◆ Given information ◆
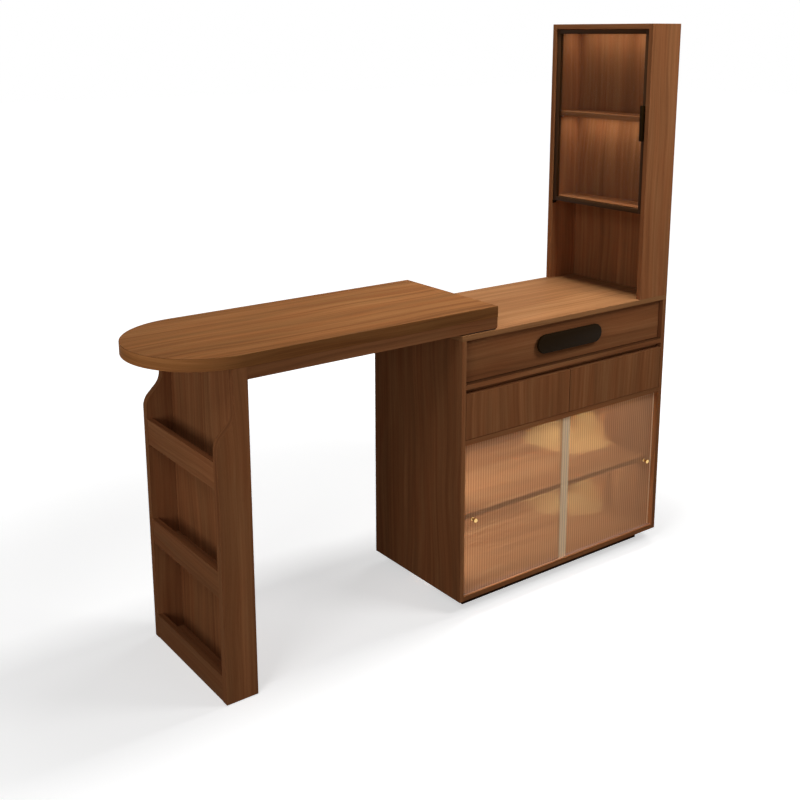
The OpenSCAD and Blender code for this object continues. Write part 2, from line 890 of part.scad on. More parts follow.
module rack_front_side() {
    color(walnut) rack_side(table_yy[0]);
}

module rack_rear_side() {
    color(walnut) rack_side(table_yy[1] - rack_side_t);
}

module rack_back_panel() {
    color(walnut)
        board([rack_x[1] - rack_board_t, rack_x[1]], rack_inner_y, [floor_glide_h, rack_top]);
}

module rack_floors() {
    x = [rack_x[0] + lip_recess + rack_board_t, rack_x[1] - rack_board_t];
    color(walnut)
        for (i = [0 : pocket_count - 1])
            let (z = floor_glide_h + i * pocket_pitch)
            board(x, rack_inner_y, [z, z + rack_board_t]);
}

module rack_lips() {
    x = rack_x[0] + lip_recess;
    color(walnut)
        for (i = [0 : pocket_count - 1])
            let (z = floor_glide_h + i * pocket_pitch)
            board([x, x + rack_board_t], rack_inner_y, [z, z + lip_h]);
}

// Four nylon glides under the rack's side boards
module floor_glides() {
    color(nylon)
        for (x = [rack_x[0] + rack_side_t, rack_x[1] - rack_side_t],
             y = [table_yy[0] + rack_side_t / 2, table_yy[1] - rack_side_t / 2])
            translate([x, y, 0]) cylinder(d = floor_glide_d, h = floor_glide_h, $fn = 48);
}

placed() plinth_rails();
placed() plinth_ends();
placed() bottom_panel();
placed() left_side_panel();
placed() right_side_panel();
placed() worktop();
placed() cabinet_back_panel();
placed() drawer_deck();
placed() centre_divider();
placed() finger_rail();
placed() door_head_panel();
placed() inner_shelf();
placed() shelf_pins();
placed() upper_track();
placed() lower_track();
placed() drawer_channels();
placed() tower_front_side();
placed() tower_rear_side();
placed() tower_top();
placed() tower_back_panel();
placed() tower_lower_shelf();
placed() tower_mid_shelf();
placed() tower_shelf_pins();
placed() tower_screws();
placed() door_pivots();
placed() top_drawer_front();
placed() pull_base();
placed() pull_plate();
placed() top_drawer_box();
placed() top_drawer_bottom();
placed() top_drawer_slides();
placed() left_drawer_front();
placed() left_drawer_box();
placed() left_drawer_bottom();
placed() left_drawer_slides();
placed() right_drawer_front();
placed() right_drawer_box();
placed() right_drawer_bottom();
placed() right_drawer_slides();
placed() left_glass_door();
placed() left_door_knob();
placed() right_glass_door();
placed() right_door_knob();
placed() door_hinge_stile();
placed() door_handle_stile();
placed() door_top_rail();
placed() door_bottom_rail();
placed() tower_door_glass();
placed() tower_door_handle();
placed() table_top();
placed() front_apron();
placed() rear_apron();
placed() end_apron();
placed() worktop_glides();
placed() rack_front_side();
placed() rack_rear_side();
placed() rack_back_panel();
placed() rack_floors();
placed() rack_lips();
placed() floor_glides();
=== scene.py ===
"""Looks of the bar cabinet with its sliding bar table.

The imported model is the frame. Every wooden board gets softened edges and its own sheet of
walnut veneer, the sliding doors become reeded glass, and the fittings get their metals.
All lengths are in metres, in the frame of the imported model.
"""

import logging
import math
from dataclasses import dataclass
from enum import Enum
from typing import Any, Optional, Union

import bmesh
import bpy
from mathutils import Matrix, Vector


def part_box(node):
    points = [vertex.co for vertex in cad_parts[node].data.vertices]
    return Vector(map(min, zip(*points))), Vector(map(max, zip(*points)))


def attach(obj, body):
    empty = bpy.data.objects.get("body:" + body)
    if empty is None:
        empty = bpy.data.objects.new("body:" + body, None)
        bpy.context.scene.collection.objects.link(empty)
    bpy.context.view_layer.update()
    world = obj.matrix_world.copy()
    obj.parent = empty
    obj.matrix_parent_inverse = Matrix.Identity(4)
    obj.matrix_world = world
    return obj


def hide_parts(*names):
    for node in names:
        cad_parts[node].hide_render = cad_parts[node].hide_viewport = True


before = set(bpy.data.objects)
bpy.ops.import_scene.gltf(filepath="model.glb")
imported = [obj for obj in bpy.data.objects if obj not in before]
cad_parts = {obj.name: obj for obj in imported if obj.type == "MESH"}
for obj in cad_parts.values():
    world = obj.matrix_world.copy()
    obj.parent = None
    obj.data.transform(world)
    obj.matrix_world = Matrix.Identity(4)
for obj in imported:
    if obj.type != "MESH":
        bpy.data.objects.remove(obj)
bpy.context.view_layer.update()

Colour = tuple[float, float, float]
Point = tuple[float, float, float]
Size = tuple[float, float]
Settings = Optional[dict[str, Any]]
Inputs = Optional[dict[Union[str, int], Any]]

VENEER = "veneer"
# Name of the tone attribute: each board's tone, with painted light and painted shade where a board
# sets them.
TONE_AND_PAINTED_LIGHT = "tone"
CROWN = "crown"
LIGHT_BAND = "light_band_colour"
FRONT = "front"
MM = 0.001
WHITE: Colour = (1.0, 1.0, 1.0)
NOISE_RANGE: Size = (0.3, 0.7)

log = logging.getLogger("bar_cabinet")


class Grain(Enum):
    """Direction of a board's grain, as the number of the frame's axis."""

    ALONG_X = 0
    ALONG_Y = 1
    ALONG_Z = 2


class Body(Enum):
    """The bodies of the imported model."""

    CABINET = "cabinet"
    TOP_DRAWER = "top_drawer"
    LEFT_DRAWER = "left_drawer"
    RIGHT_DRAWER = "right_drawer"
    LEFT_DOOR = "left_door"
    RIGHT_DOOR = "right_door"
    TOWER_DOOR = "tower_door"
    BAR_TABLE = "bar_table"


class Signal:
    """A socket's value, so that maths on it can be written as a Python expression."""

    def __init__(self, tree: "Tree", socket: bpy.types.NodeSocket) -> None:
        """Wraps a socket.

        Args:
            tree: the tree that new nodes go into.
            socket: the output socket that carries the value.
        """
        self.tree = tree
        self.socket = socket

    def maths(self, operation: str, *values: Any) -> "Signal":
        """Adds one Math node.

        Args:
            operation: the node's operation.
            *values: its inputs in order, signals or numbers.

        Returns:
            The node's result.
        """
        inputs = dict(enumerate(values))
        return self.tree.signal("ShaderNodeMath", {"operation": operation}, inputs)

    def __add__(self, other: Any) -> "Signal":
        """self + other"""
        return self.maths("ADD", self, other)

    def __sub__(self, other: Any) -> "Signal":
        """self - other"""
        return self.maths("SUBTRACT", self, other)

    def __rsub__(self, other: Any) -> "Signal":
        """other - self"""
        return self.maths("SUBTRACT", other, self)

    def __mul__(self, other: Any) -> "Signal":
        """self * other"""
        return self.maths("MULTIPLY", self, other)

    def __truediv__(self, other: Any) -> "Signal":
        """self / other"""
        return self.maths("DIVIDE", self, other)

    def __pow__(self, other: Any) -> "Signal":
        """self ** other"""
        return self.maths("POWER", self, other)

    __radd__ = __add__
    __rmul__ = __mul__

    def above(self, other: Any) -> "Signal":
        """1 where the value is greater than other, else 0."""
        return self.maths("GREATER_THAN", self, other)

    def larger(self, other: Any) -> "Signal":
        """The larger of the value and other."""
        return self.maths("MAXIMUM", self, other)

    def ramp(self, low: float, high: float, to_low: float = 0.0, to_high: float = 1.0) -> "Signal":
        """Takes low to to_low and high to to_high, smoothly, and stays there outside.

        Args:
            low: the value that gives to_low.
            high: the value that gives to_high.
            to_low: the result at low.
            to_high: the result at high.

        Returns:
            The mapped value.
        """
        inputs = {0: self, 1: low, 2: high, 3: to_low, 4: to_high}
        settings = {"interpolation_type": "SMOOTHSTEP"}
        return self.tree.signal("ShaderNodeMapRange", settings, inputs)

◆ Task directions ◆
Within the material above, extract exactly the lines that start at the line containing "placed() tower_mid_shelf();" and stop after the line containing "before = set(bpy.data.objects)", and only those.

◆ Full solution ◆
placed() tower_mid_shelf();
placed() tower_shelf_pins();
placed() tower_screws();
placed() door_pivots();
placed() top_drawer_front();
placed() pull_base();
placed() pull_plate();
placed() top_drawer_box();
placed() top_drawer_bottom();
placed() top_drawer_slides();
placed() left_drawer_front();
placed() left_drawer_box();
placed() left_drawer_bottom();
placed() left_drawer_slides();
placed() right_drawer_front();
placed() right_drawer_box();
placed() right_drawer_bottom();
placed() right_drawer_slides();
placed() left_glass_door();
placed() left_door_knob();
placed() right_glass_door();
placed() right_door_knob();
placed() door_hinge_stile();
placed() door_handle_stile();
placed() door_top_rail();
placed() door_bottom_rail();
placed() tower_door_glass();
placed() tower_door_handle();
placed() table_top();
placed() front_apron();
placed() rear_apron();
placed() end_apron();
placed() worktop_glides();
placed() rack_front_side();
placed() rack_rear_side();
placed() rack_back_panel();
placed() rack_floors();
placed() rack_lips();
placed() floor_glides();
=== scene.py ===
"""Looks of the bar cabinet with its sliding bar table.

The imported model is the frame. Every wooden board gets softened edges and its own sheet of
walnut veneer, the sliding doors become reeded glass, and the fittings get their metals.
All lengths are in metres, in the frame of the imported model.
"""

import logging
import math
from dataclasses import dataclass
from enum import Enum
from typing import Any, Optional, Union

import bmesh
import bpy
from mathutils import Matrix, Vector


def part_box(node):
    points = [vertex.co for vertex in cad_parts[node].data.vertices]
    return Vector(map(min, zip(*points))), Vector(map(max, zip(*points)))


def attach(obj, body):
    empty = bpy.data.objects.get("body:" + body)
    if empty is None:
        empty = bpy.data.objects.new("body:" + body, None)
        bpy.context.scene.collection.objects.link(empty)
    bpy.context.view_layer.update()
    world = obj.matrix_world.copy()
    obj.parent = empty
    obj.matrix_parent_inverse = Matrix.Identity(4)
    obj.matrix_world = world
    return obj


def hide_parts(*names):
    for node in names:
        cad_parts[node].hide_render = cad_parts[node].hide_viewport = True


before = set(bpy.data.objects)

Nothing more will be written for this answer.